STRATFOR did a China Security Memo on how these emails would increase when ICANN ( Corporation for Assigned Names and Number) started accepting applications for domain names with non-Latin characters (i.e., Chinese) and that appears to have been the case now that ICANN has done that.

So what should you do when you receive an email offering to protect you from “others” who are seeking to register a Chinese translation or variant of your name or product or someone seeking to sell you an already registered translation or variant.

First off, as soon as possible, register whatever domains you need to protect your company or brand. Determine now what domain names you care about so you do not need to make this determination with a gun to your head. Right now is the time to think about Chinese character domain names.

Secondly, if someone has already actually registered a domain name that is important to you and they are now offering to sell it to you, you essentially have three choices. One, let the domain name go. Two, buy it from the company that “took” it from you. Or three, pursue legal action against the company that took it from you.

Preemption by registration is your best and least expensive protection. In other words, if you do not want someone taking your company name or one of your product names (or some variant of these) and using them for a domain name, register those as domain names right now. You should also figure out whether it makes sense for you to register your trademark in China or wherever else you do business.

What are you seeing out there?

  • http://twitter.com/lawinsider Preston Clark

    Similar scams exist in the US. But the advice here is spot on. Before you start developing your brand, secure related URLs and social media accounts. Remember when Netflix rebranded to Qwikster but failed to secure the Twitter handle? PR disaster.

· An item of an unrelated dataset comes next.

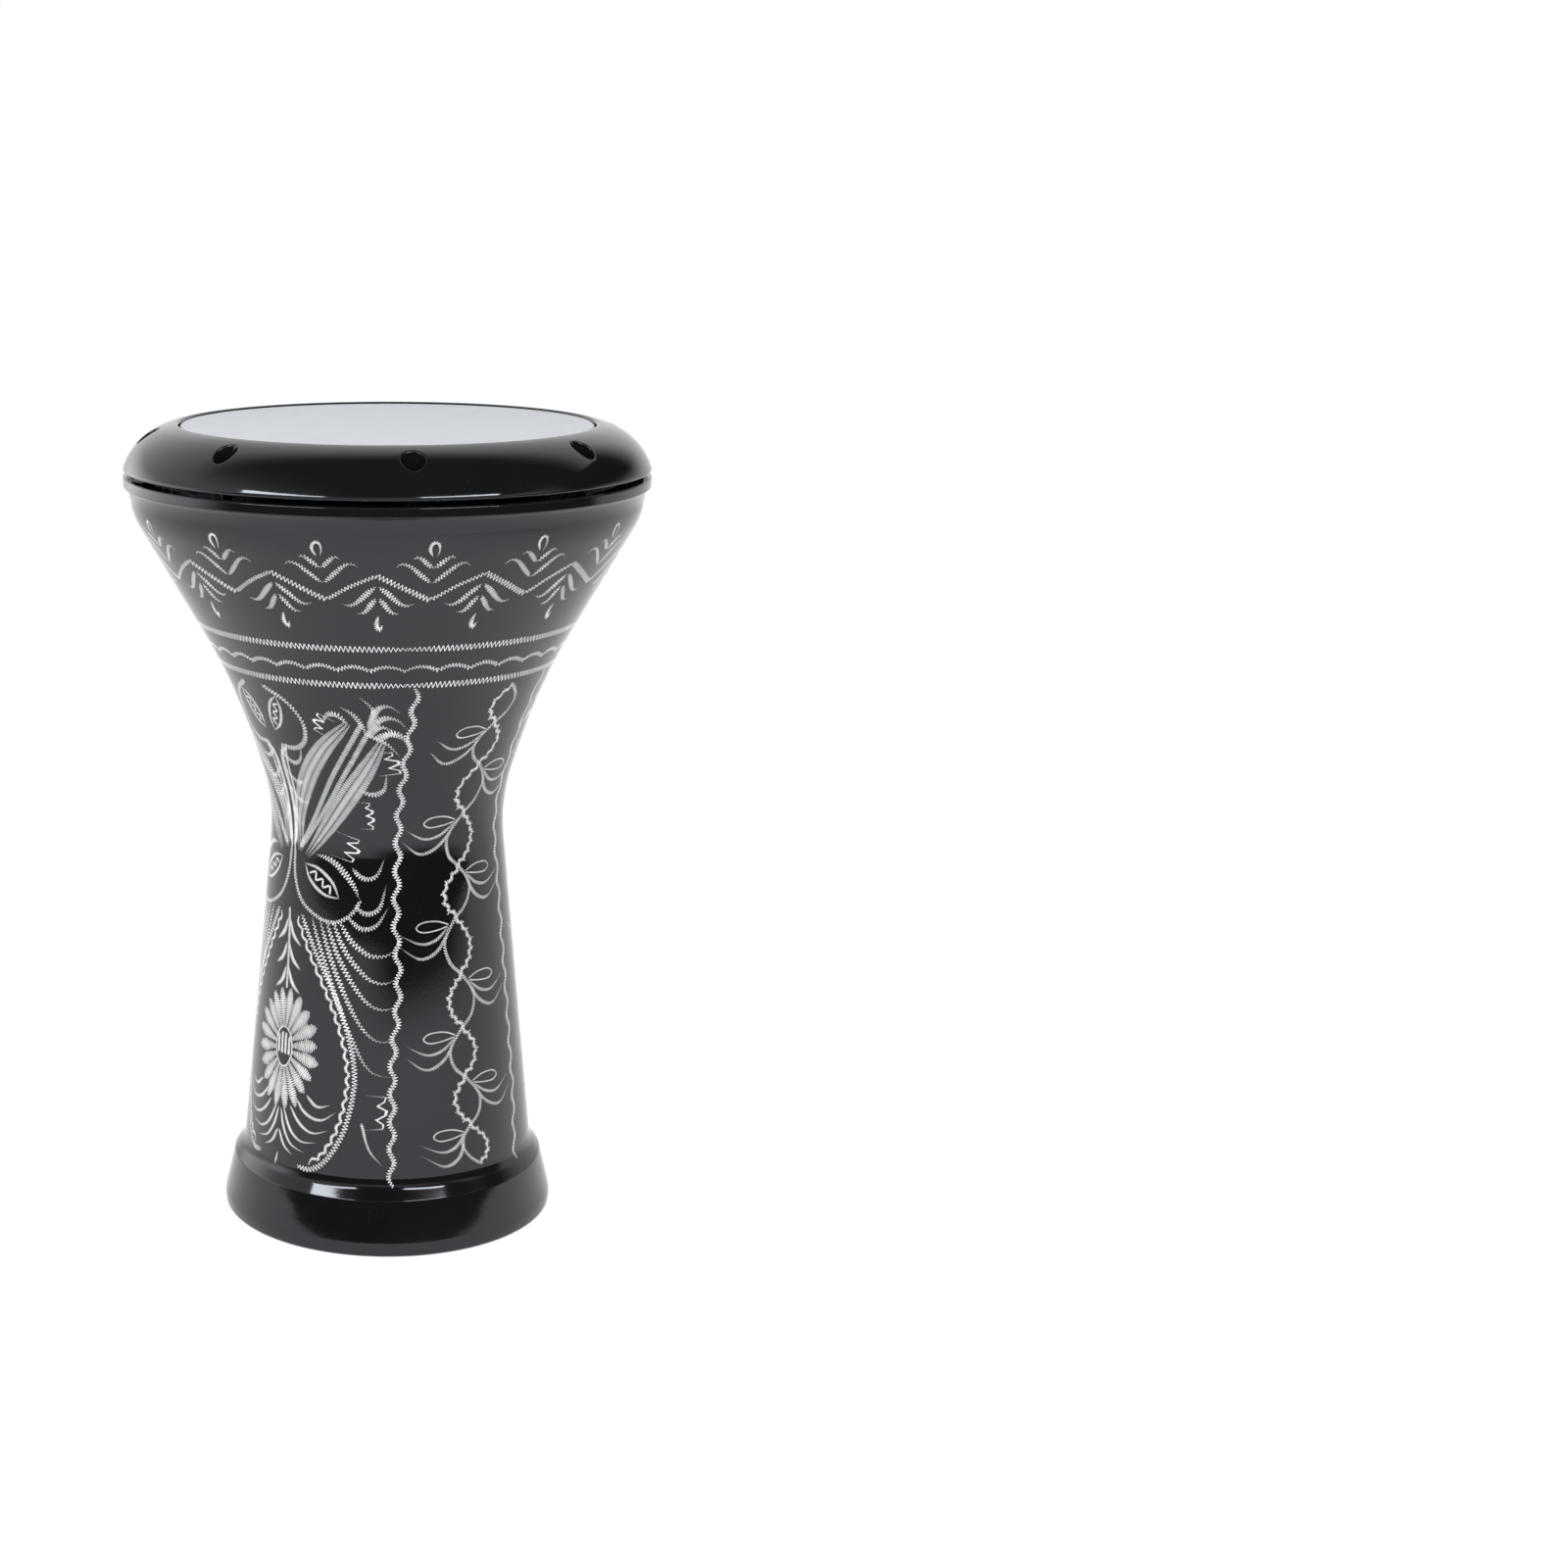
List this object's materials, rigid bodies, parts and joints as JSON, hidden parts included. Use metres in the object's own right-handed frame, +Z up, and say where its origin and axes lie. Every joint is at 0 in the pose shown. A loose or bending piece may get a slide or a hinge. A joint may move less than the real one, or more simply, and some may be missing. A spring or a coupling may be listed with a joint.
{
  "type": "darbuka",
  "caption": "Goblet hand drum: cast shell with a flared bowl, waist, skirt and open foot, film head and a bolted rounded tuning ring.",
  "frame": {"origin": "centre of the foot rim, on the floor", "axes": "+Z up along the drum's axis towards the head, -Y towards the first tuning bolt at the front"},
  "size_m": [0.2789, 0.279, 0.4342],
  "materials": {
    "shell_enamel": "high-gloss black enamel with bright cut engraving",
    "ring_enamel": "high-gloss black enamel",
    "film": "matt translucent white film",
    "hoop_metal": "plain rolled aluminium",
    "resin": "cast resin",
    "bolt_steel": "black-oxide steel",
    "washer_steel": "zinc-plated steel",
    "insert_steel": "plain steel"
  },
  "bodies": {
    "shell": {"shell": "shell_enamel", "thread_insert_1": "insert_steel", "thread_insert_2": "insert_steel", "thread_insert_3": "insert_steel", "thread_insert_4": "insert_steel", "thread_insert_5": "insert_steel", "thread_insert_6": "insert_steel", "thread_insert_7": "insert_steel", "thread_insert_8": "insert_steel"},
    "tuning_ring": {"tuning_ring": "ring_enamel", "washer_1": "washer_steel", "washer_2": "washer_steel", "washer_3": "washer_steel", "washer_4": "washer_steel", "washer_5": "washer_steel", "washer_6": "washer_steel", "washer_7": "washer_steel", "washer_8": "washer_steel"},
    "head": {"head_film": "film", "head_hoop": "hoop_metal", "head_resin": "resin"},
    "tuning_bolt_1": {"tuning_bolt_1": "bolt_steel"},
    "tuning_bolt_2": {"tuning_bolt_2": "bolt_steel"},
    "tuning_bolt_3": {"tuning_bolt_3": "bolt_steel"},
    "tuning_bolt_4": {"tuning_bolt_4": "bolt_steel"},
    "tuning_bolt_5": {"tuning_bolt_5": "bolt_steel"},
    "tuning_bolt_6": {"tuning_bolt_6": "bolt_steel"},
    "tuning_bolt_7": {"tuning_bolt_7": "bolt_steel"},
    "tuning_bolt_8": {"tuning_bolt_8": "bolt_steel"}
  },
  "joints": [
    {"name": "ring_lift", "type": "slide", "parent": "shell", "child": "tuning_ring", "axis": [0, 0, 1], "range_m": [0, 0.024]},
    {"name": "head_lift", "type": "slide", "parent": "shell", "child": "head", "axis": [0, 0, 1], "range_m": [0, 0.0096]},
    {"name": "bolt_turn_1", "type": "hinge", "parent": "tuning_ring", "child": "tuning_bolt_1", "pos_m": [0, -0.1256, 0.4142], "axis": [0, 0, 1], "range_deg": [0, 8641]},
    {"name": "bolt_turn_2", "type": "hinge", "parent": "tuning_ring", "child": "tuning_bolt_2", "pos_m": [0.08881, -0.08881, 0.4142], "axis": [0, 0, 1], "range_deg": [0, 8641]},
    {"name": "bolt_turn_3", "type": "hinge", "parent": "tuning_ring", "child": "tuning_bolt_3", "pos_m": [0.1256, 0, 0.4142], "axis": [0, 0, 1], "range_deg": [0, 8641]},
    {"name": "bolt_turn_4", "type": "hinge", "parent": "tuning_ring", "child": "tuning_bolt_4", "pos_m": [0.08881, 0.08881, 0.4142], "axis": [0, 0, 1], "range_deg": [0, 8641]},
    {"name": "bolt_turn_5", "type": "hinge", "parent": "tuning_ring", "child": "tuning_bolt_5", "pos_m": [0, 0.1256, 0.4142], "axis": [0, 0, 1], "range_deg": [0, 8641]},
    {"name": "bolt_turn_6", "type": "hinge", "parent": "tuning_ring", "child": "tuning_bolt_6", "pos_m": [-0.08881, 0.08881, 0.4142], "axis": [0, 0, 1], "range_deg": [0, 8641]},
    {"name": "bolt_turn_7", "type": "hinge", "parent": "tuning_ring", "child": "tuning_bolt_7", "pos_m": [-0.1256, 0, 0.4142], "axis": [0, 0, 1], "range_deg": [0, 8641]},
    {"name": "bolt_turn_8", "type": "hinge", "parent": "tuning_ring", "child": "tuning_bolt_8", "pos_m": [-0.08881, -0.08881, 0.4142], "axis": [0, 0, 1], "range_deg": [0, 8641]}
  ],
  "couplings": [
    {"joint": "head_lift", "follows": "ring_lift", "ratio": 0.4},
    {"joint": "bolt_turn_1", "follows": "ring_lift", "rad_per_m": 6283.2},
    {"joint": "bolt_turn_2", "follows": "ring_lift", "rad_per_m": 6283.2},
    {"joint": "bolt_turn_3", "follows": "ring_lift", "rad_per_m": 6283.2},
    {"joint": "bolt_turn_4", "follows": "ring_lift", "rad_per_m": 6283.2},
    {"joint": "bolt_turn_5", "follows": "ring_lift", "rad_per_m": 6283.2},
    {"joint": "bolt_turn_6", "follows": "ring_lift", "rad_per_m": 6283.2},
    {"joint": "bolt_turn_7", "follows": "ring_lift", "rad_per_m": 6283.2},
    {"joint": "bolt_turn_8", "follows": "ring_lift", "rad_per_m": 6283.2}
  ]
}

  • http://www.europeandomaincentre.com/ Christopher Hofman

    I agree that some of the available domains offered should be registered. I recommend as well that you report them for spam. I have created a library of letters at our website: http://www.europeandomaincentre.com/pages/news-room/domain-management-news/hey!-got-an-email-from-china-domain-name-registration-center

  • Josh

    Wow, I know I’m late to the game here Dan but I appreciate the information. I just got one of these emails and wasn’t sure what to do. Now I know and I’m grateful.

  • Marty Bhatia

    Thanks for confirming my suspicions.

  • damjand

    Just got one of these. Thanks for the help confirming it as a scam.

  • Ardeare

    China prefers the government get first dibs, Chinese businessmen second dibs, Chinese scam artists third dibs, then the general public. They are still a communist country.